FEATLEY or FAIRCLOUGH, JOHN (1605?–1666), divine, son of John Fairclough, the elder brother of Daniel Featley [q. v.], was born in Northamptonshire in or about 1605. He was admitted either clerk or chorister at All Souls' College, Oxford, and took his B.A. degree on 25 Feb. 1624 (Wood, Fasti Oxon. ed. Bliss, i. 414). After being ordained he proceeded, as he tells us, to ‘Saint Christophers in the Western Indies, where I had the honor to be the first preacher of the Gospel in the infancy of that Mother-Colony in the year 1626’ (Featlæi Παλιγγενεσία, pt. ii. p. 38). During 1635 and 1636 he was curate to his uncle at Lambeth, and probably at Acton. In 1639 he was made chaplain to Charles I, ‘at Hurtly Fields in the first Scottish expedition’ (Cal. State Papers, Dom. 1660–1, p. 226). When the king's cause had declined he was persuaded by his uncle to again withdraw to St. Christopher's, for which he sailed with his wife, children, and servants from Tilbury Hope on 24 June 1643 (Featlæi Παλιγγενεσία, pt. ii. p. 39). On 17 April 1646 he writes from his house at Flushing, Holland. After the Restoration he was appointed on 29 June 1660 chaplain extraordinary to the king, who presented him on 13 Aug. to the precentorship of Lincoln (Le Neve, Fasti, ed.

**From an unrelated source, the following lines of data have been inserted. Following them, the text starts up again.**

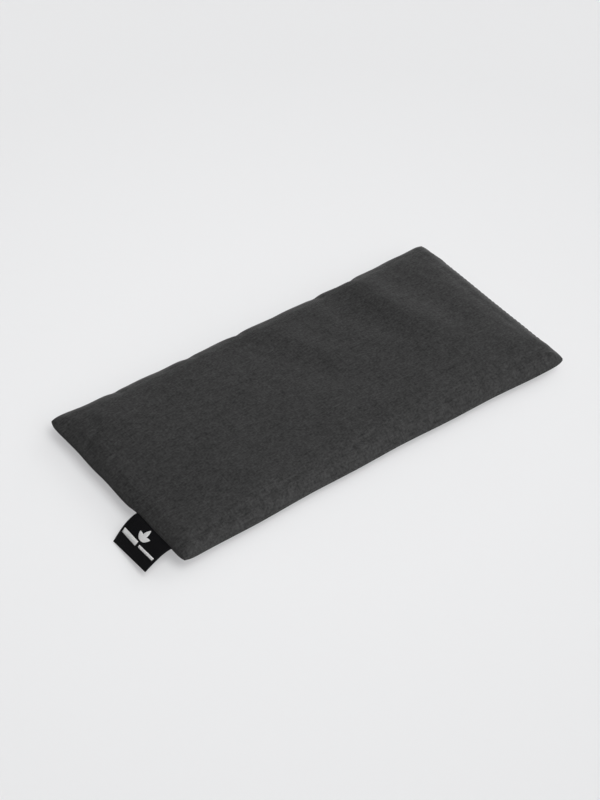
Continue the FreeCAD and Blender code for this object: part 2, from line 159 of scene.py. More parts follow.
class Bag:
    """Two equal cloth panels on one grid, sewn together along the rim of the filled chamber.

    Rows run along Y and columns along X.  top and bottom hold each grid point's vertex, and the
    outermost column beside the closing gap is left out, because the lip there holds no filling.
    """

    def __init__(self, length, width, spacing, corner, gap):
        self.columns = round(length / spacing)
        self.rows = round(width / spacing)
        x, y = np.meshgrid(
            np.linspace(-length / 2, length / 2, self.columns + 1),
            np.linspace(-width / 2, width / 2, self.rows + 1),
        )
        self.flat = np.stack([x, y], -1)
        self.round_corners(length, width, corner)
        outside = np.zeros(x.shape, bool)
        outside[(y[:, -1] > gap[0]) & (y[:, -1] < gap[1]), -1] = True
        cell = ~(outside[:-1, :-1] | outside[1:, :-1] | outside[:-1, 1:] | outside[1:, 1:])
        framed = np.zeros((self.rows + 2, self.columns + 2), bool)
        framed[1:-1, 1:-1] = cell
        touching = [framed[:-1, :-1], framed[1:, :-1], framed[:-1, 1:], framed[1:, 1:]]
        self.used = np.logical_or.reduce(touching)
        self.rim = self.used & ~np.logical_and.reduce(touching)
        self.cell = cell
        inner = self.used & ~self.rim
        self.top = np.full(x.shape, -1)
        self.top[self.used] = np.arange(self.used.sum())
        self.bottom = self.top.copy()
        self.bottom[inner] = self.used.sum() + np.arange(inner.sum())
        self.count = self.used.sum() + inner.sum()

    def round_corners(self, length, width, radius):
        """Pull the grid's corners in to a small radius, as a turned corner has."""
        half = np.array([length, width]) / 2
        share = np.clip((np.abs(self.flat) - (half - radius)) / radius, 0, 1)
        other = share[..., ::-1]
        rounded = half - radius * (1 - share * np.sqrt(1 - other * other / 2))
        corner = (share > 0).all(-1, keepdims=True)
        self.flat = np.where(corner, np.sign(self.flat) * rounded, self.flat)

    def faces(self):
        """Quads of both panels, the lower one's turned over."""
        made = []
        for j, i in zip(*np.nonzero(self.cell)):
            for layer, order in ((self.top, 1), (self.bottom, -1)):
                ring = [layer[j, i], layer[j, i + 1], layer[j + 1, i + 1], layer[j + 1, i]]
                made.append(tuple(int(v) for v in ring[::order]))
        return made

    def scatter(self, upper, lower):
        """Lay two grids of points out as one list of vertices."""
        points = np.zeros((self.count, 3))
        points[self.bottom[self.used]] = lower[self.used]
        points[self.top[self.used]] = upper[self.used]
        return points

    def gather(self, points):
        """Read the two grids back from a list of vertices, the lip's column left as nan."""
        grids = []
        for layer in (self.top, self.bottom):
            grid = np.full((*self.used.shape, 3), np.nan)
            grid[self.used] = points[layer[self.used]]
            grids.append(grid)
        return grids


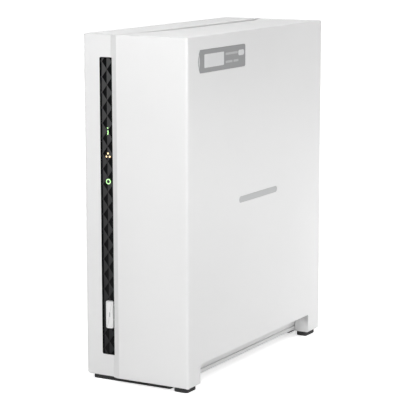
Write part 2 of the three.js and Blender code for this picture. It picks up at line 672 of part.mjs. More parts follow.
function sataSocket() {
  const x = [CASTING_LEFT + 0.1, CASTING_LEFT + 5.4];
  return block(x, [SATA.front, SATA.back], [SATA.boardZ + SATA.sheet, DRIVE.bottom - 0.1]);
}

function addBoards() {
  add("mainboard", mainboard(), GREEN_BOARD);
  BOARD_SCREWS.forEach(([y, z], i) => {
    add("board_screw_" + (i + 1), screw("x", [y, z], BOARD.right, 1, 7), STEEL);
  });
  add("processor", onBoard(PROCESSOR), BLACK_PLASTIC);
  add("heatsink", heatsink(), ALUMINIUM);
  add("memory_chip", onBoard(MEMORY), BLACK_PLASTIC);
  add("coin_cell_holder", coinCellHolder(), BLACK_PLASTIC);
  add("coin_cell", coinCell(), STEEL);
  add("lan_jack", lanJack(), STEEL);
  add("usb_port_lower", usbPort(USB_BOTTOMS[0]), STEEL);
  add("usb_port_upper", usbPort(USB_BOTTOMS[1]), STEEL);
  add("dc_jack", dcJack(), BLACK_PLASTIC);
  add("reset_switch", resetSwitch(), BLACK_PLASTIC);
  add("reset_button", resetButton(), BLACK_PLASTIC);
  add("sata_board", sataBoard(), GREEN_BOARD);
  add("sata_socket", sataSocket(), BLACK_PLASTIC);
}

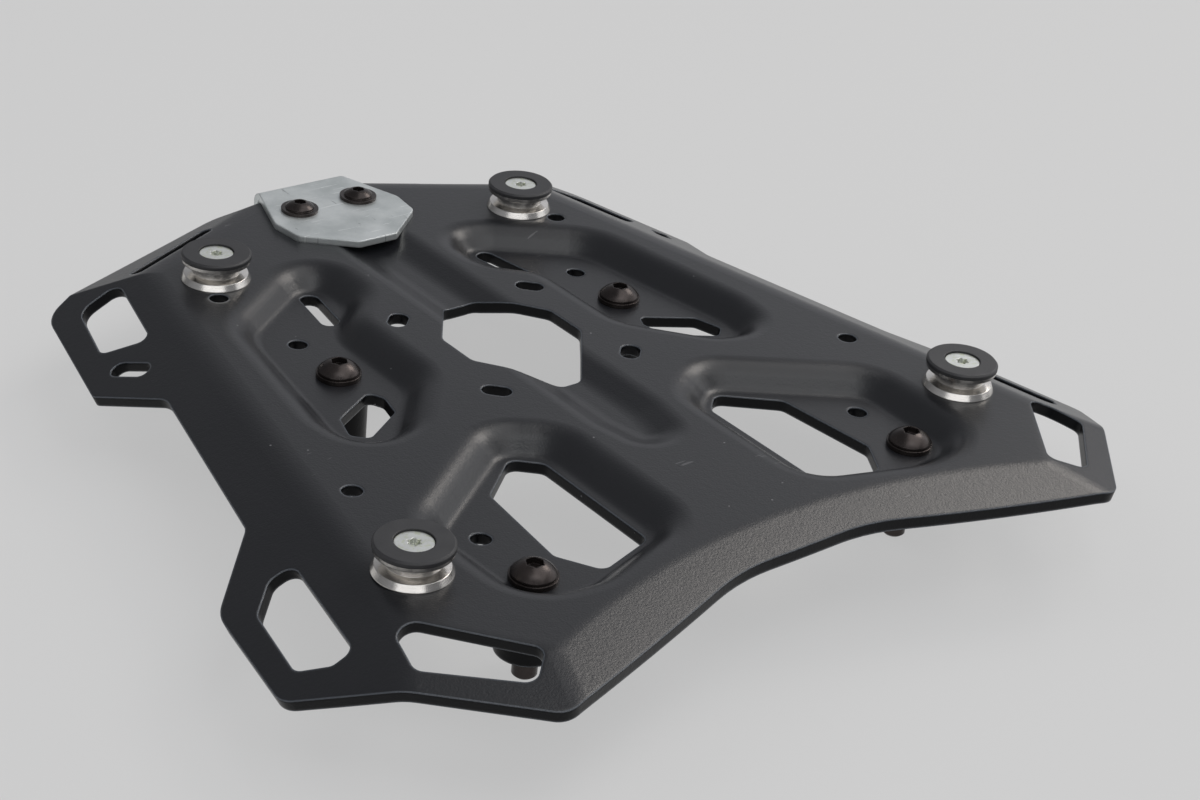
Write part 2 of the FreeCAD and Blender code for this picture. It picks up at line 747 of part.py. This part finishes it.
# Latch plate: its side profile is bent down into a hook at the rear, and the
# plan outline trims it.
latch = doc.addObject("PartDesign::Body", "latch_plate")
latch.Label = "latch_plate"
blank_profile = latch.newObject("Sketcher::SketchObject", "latch_profile")
blank_profile.AttachmentSupport = [(plane_of(latch, "YZ_Plane"), "")]
blank_profile.MapMode = "FlatFace"
front = size("latch_front_y")
rear = size("latch_rear_y")
hook = size("latch_hook_radius")
drop = size("latch_hook_drop")
thick = size("latch_thickness")
bend_y = rear + hook
bend_z = thick - hook
inner = hook - thick
corner = math.sqrt(0.5)
blank_profile.addGeometry([
    Part.LineSegment(Vector(front, 0, 0), Vector(front, thick, 0)),
    Part.LineSegment(Vector(front, thick, 0), Vector(bend_y, thick, 0)),
    Part.Arc(Vector(bend_y, thick, 0), Vector(bend_y - hook * corner, bend_z + hook * corner, 0),
             Vector(rear, bend_z, 0)),
    Part.LineSegment(Vector(rear, bend_z, 0), Vector(rear, bend_z - drop, 0)),
    Part.LineSegment(Vector(rear, bend_z - drop, 0), Vector(rear + thick, bend_z - drop, 0)),
    Part.LineSegment(Vector(rear + thick, bend_z - drop, 0), Vector(rear + thick, bend_z, 0)),
    Part.Arc(Vector(rear + thick, bend_z, 0),
             Vector(bend_y - inner * corner, bend_z + inner * corner, 0), Vector(bend_y, 0, 0)),
    Part.LineSegment(Vector(bend_y, 0, 0), Vector(front, 0, 0)),
], False)
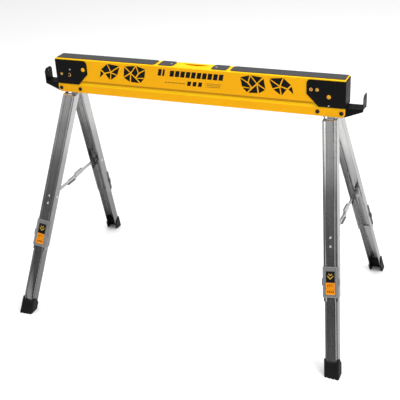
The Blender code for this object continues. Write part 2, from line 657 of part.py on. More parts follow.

Hardy, ii. 86), and in September following to the prebend of Melton Ross with Scamlesby in the same cathedral (ib. ii. 204). In 1661 he appears as rector of Langar, Nottinghamshire, having in the previous year petitioned for the rectory of Beckingham, Lincolnshire (Cal. State Papers, Dom. 1660–1, pp. 226, 601). By the dean and chapter of Lincoln he was afterwards instituted to the vicarage of Edwinstowe, Nottinghamshire. On 7 June 1661 he was created by royal mandamus D.D. at Oxford (Wood, Fasti Oxon. ed. Bliss, ii. 256). He died at Lincoln in 1666, and was buried in a chapel in the cathedral. He published two if not more of his uncle's tracts, together with his life, and was himself author of: 1. ‘Sermon to the West India Company [on Joshua i. 9],’ 4to, London, 1629. 2. ‘Obedience and Submission. A Sermon [on Heb. xiii. 17] preached … 8 Dec. 1635,’ 4to, London, 1636. 3. ‘A Fountain of Teares emptying itselfe into three rivelets, viz., of (1) Compunction. (2) Compassion. (3) Devotion,’ 12mo, Amsterdam, 1646; another edition, 12mo, London, 1683. His portrait, a small head, appears on the engraved title of the first edition of this manual.

[Wood's Athenæ Oxon. ed. Bliss, iii. 729–31; Cox's Magna Britannia, iii. 587; Nichols's Bibliotheca, vol. x. No. 5, p. 337 n. (Denne's Addenda); Chalmers's Biog. Dict. xiv. 168; Granger's Biog. Hist. of England, 2nd ed. ii. 190.]